Write out, word for word, only the data from its first line to the line containing "wasm.setup();".

— begin Given data —

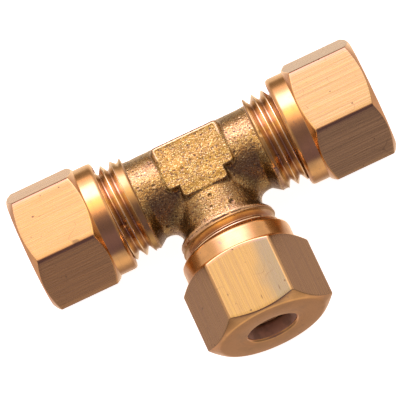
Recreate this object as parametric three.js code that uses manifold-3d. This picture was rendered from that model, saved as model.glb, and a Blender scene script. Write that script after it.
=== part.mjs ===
// Equal tee compression fitting for 6 mm tube: a forged brass tee body with three M12 x 1.25
// male spigots, and on each spigot a hexagonal compression nut with an olive inside it.
// Millimetres, +Z up. The tee lies on three hexagon flats: the run is along X, the branch
// points along -Y, and the origin is below the middle of the bounding box, on the ground.

import * as THREE from "three";
import { mergeVertices } from "three/addons/utils/BufferGeometryUtils.js";
import Module from "manifold-3d";

const wasm = await Module();
wasm.setup();

// Nut: 14 mm across flats, round collar at its open end. Lengths run from the collar's face.
const NUT_FLATS = 14;
const NUT_LENGTH = 11.05;
const COLLAR_RADIUS = 6.83;
const COLLAR_LENGTH = 2.25;
const COLLAR_EDGE = 0.35;
const NUT_FACE_RADIUS = 6.6;
const HEX_CHAMFER = Math.PI / 6;
// Its hollow: a countersunk mouth, the thread, a relief groove, then the olive's seat cone.
const NUT_THREAD_DEPTH = 6.9;
const RELIEF_RADIUS = 5.5;
const RELIEF_OVERLAP = 0.2;
const RELIEF_TAPER = 0.6;
const MOUTH_RADIUS = 6.25;
const MOUTH_END_RADIUS = 5.2;
const SEAT_START = 8.1;
const SEAT_END = 9.3;
const SEAT_RADIUS = 4.3;
const LIP = 0.25;

// Thread: M12 x 1.25, right hand. The male flanks are set back and the female flanks opened
// by FLANK_EASE, so that the nut turns freely.
const PITCH = 1.25;
const PITCH_RADIUS = 5.594;
const FLANK_ANGLE = Math.PI / 6;
const FLANK_EASE = 0.04;
const MALE_ROOT = 5.235;
const MALE_CREST = 5.93;
const FEMALE_BORE = 5.4;
const FEMALE_GROOVE = 6.12;

// Tee body, measured from the point where the run and branch axes cross.
const ARM_RADIUS = 5.1;
const SHOULDER = 8;
const LAND = 0.4;
const SPIGOT_END = 14.2;
const SPIGOT_CHAMFER = 0.7;
const TUBE_BORE = 3.1;
const TUBE_STOP = 6;
const PASSAGE_RADIUS = 2.2;
const DRILL_OVERRUN = 0.5;
const DRILL_POINT = 1.3;
const CONE_RADIUS = 4.2;
const CONE_DEPTH = 1.5;

// Raised pads on the top and bottom of the body, with stair-stepped corners on the branch side.
const PAD_HEIGHT = 5.2;
const PAD_BACK = 3.45;
const PAD_HALF_WIDTH = 4.2;
const PAD_STEP_WIDTH = 2.75;
const PAD_STEP = -2.15;
const PAD_FRONT = -3.65;

// Olive: a soft brass ring, tapered at both ends.
const OLIVE_LENGTH = 5;
const OLIVE_BORE = 3.08;
const OLIVE_END_RADIUS = 3.35;
const OLIVE_RADIUS = 4.05;
const OLIVE_TAPER = 1.7;
const OLIVE_GAP = 0.13;

// Distance from the crossing to the outer face of a run nut and of the branch nut, which is
// screwed on a little further.
const RUN_REACH = 22.4;
const BRANCH_REACH = 21.3;

// Each arm's heading about Z, its nut's reach, and a distance at which a crest of its thread
// passes the top of the spigot.
const ARMS = [
  { name: "left", heading: Math.PI, reach: RUN_REACH, crest: 8.95 },
  { name: "right", heading: 0, reach: RUN_REACH, crest: 8.3 },
  { name: "branch", heading: -Math.PI / 2, reach: BRANCH_REACH, crest: 8.6 },
];

const ROUND_SEGMENTS = 36;
const HELIX_SEGMENTS = 18;

// How far a cutting shape runs out past the face it opens.
const OVERRUN = 1;

// Derived: the hexagon's corner radius, and the place of the crossing.
const HEX_RADIUS = NUT_FLATS / Math.sqrt(3);
const AXIS_HEIGHT = NUT_FLATS / 2;
const CROSSING_Y = (BRANCH_REACH - HEX_RADIUS) / 2;

// A closed geometry as a solid, with its shared vertices merged.
function solid(geometry) {
  geometry.deleteAttribute("normal");
  geometry.deleteAttribute("uv");
  const merged = mergeVertices(geometry, 1e-4);
  return new wasm.Manifold(
    new wasm.Mesh({
      numProp: 3,
      vertProperties: new Float32Array(merged.attributes.position.array),
      triVerts: new Uint32Array(merged.index.array),
    }),
  );
}

// A solid of revolution about Y from [radius, height] pairs, which start and end on the axis.
function lathe(profile) {
  const points = profile.map(([radius, height]) => new THREE.Vector2(radius, height));
  return solid(new THREE.LatheGeometry(points, ROUND_SEGMENTS));
}

// A threaded rod about Y with a right-hand helix. Each pitch has four helical edges: the foot
// and the crest of the rising flank, then the crest and the foot of the falling flank. A crest
// passes the top of the spigot at the height phase, and the rod covers at least low to high.
// Ease sets both flanks out by that much.
function threadedRod({ root, crest, ease, phase, low, high }) {
  const halfWidth = (radius) =>
    PITCH / 4 + ease - (radius - PITCH_RADIUS) * Math.tan(FLANK_ANGLE);
  const edges = [
    [root, -halfWidth(root)],
    [crest, -halfWidth(crest)],
    [crest, halfWidth(crest)],
    [root, halfWidth(root)],
  ];
  const start = phase + PITCH * (Math.floor((low - phase) / PITCH) - 1);
  const turns = Math.ceil((high - start) / PITCH) + 1;
  const steps = turns * HELIX_SEGMENTS;

  // Each step adds one vertex per edge. The last turn of the first edge closes the top pitch.
  const positions = [];
  const indices = [];
  const addPoint = (step, [radius, offset]) => {
    const angle = (2 * Math.PI * step) / HELIX_SEGMENTS;
    const height = start + offset + (PITCH * step) / HELIX_SEGMENTS;
    positions.push(radius * Math.sin(angle), height, radius * Math.cos(angle));
  };
  for (let step = 0; step <= steps; step++) edges.forEach((edge) => addPoint(step, edge));
  for (let step = 1; step <= HELIX_SEGMENTS; step++) addPoint(steps + step, edges[0]);
  const vertex = (step, edge) => {
    if (edge === edges.length) return vertex(step + HELIX_SEGMENTS, 0);
    const beyond = step - steps;
    return beyond > 0 ? (steps + 1) * edges.length + beyond - 1 : step * edges.length + edge;
  };

  for (let step = 0; step < steps; step++) {
    for (let edge = 0; edge < edges.length; edge++) {
      const [a, b] = [vertex(step, edge), vertex(step + 1, edge)];
      const [c, d] = [vertex(step, edge + 1), vertex(step + 1, edge + 1)];
      indices.push(a, b, d, a, d, c);
    }
  }

  // The two ragged ends are closed by fans around a point on the axis.
  const closeEnd = (step, height, flip) => {
    const rim = [];
    for (let turn = 0; turn < HELIX_SEGMENTS; turn++) rim.push(vertex(step + turn, 0));
    for (let edge = edges.length; edge > 0; edge--) rim.push(vertex(step, edge));
    const apex = positions.length / 3;
    positions.push(0, height, 0);
    rim.forEach((point, i) => {
      const next = rim[(i + 1) % rim.length];
      indices.push(apex, ...(flip ? [point, next] : [next, point]));
    });
  };
  closeEnd(0, start + edges[0][1], false);
  closeEnd(steps, start + edges[0][1] + PITCH * (turns + 1), true);

  const geometry = new THREE.BufferGeometry();
  geometry.setAttribute("position", new THREE.Float32BufferAttribute(positions, 3));
  geometry.setIndex(indices);
  return solid(geometry);
}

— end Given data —

**Task output:**
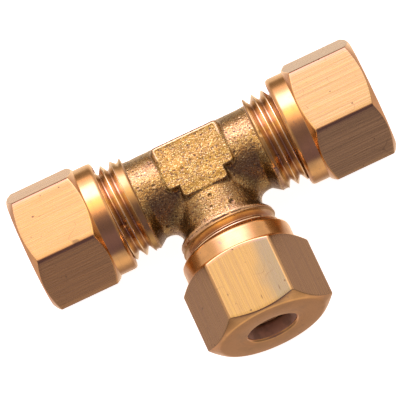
Recreate this object as parametric three.js code that uses manifold-3d. This picture was rendered from that model, saved as model.glb, and a Blender scene script. Write that script after it.
=== part.mjs ===
// Equal tee compression fitting for 6 mm tube: a forged brass tee body with three M12 x 1.25
// male spigots, and on each spigot a hexagonal compression nut with an olive inside it.
// Millimetres, +Z up. The tee lies on three hexagon flats: the run is along X, the branch
// points along -Y, and the origin is below the middle of the bounding box, on the ground.

import * as THREE from "three";
import { mergeVertices } from "three/addons/utils/BufferGeometryUtils.js";
import Module from "manifold-3d";

const wasm = await Module();
wasm.setup();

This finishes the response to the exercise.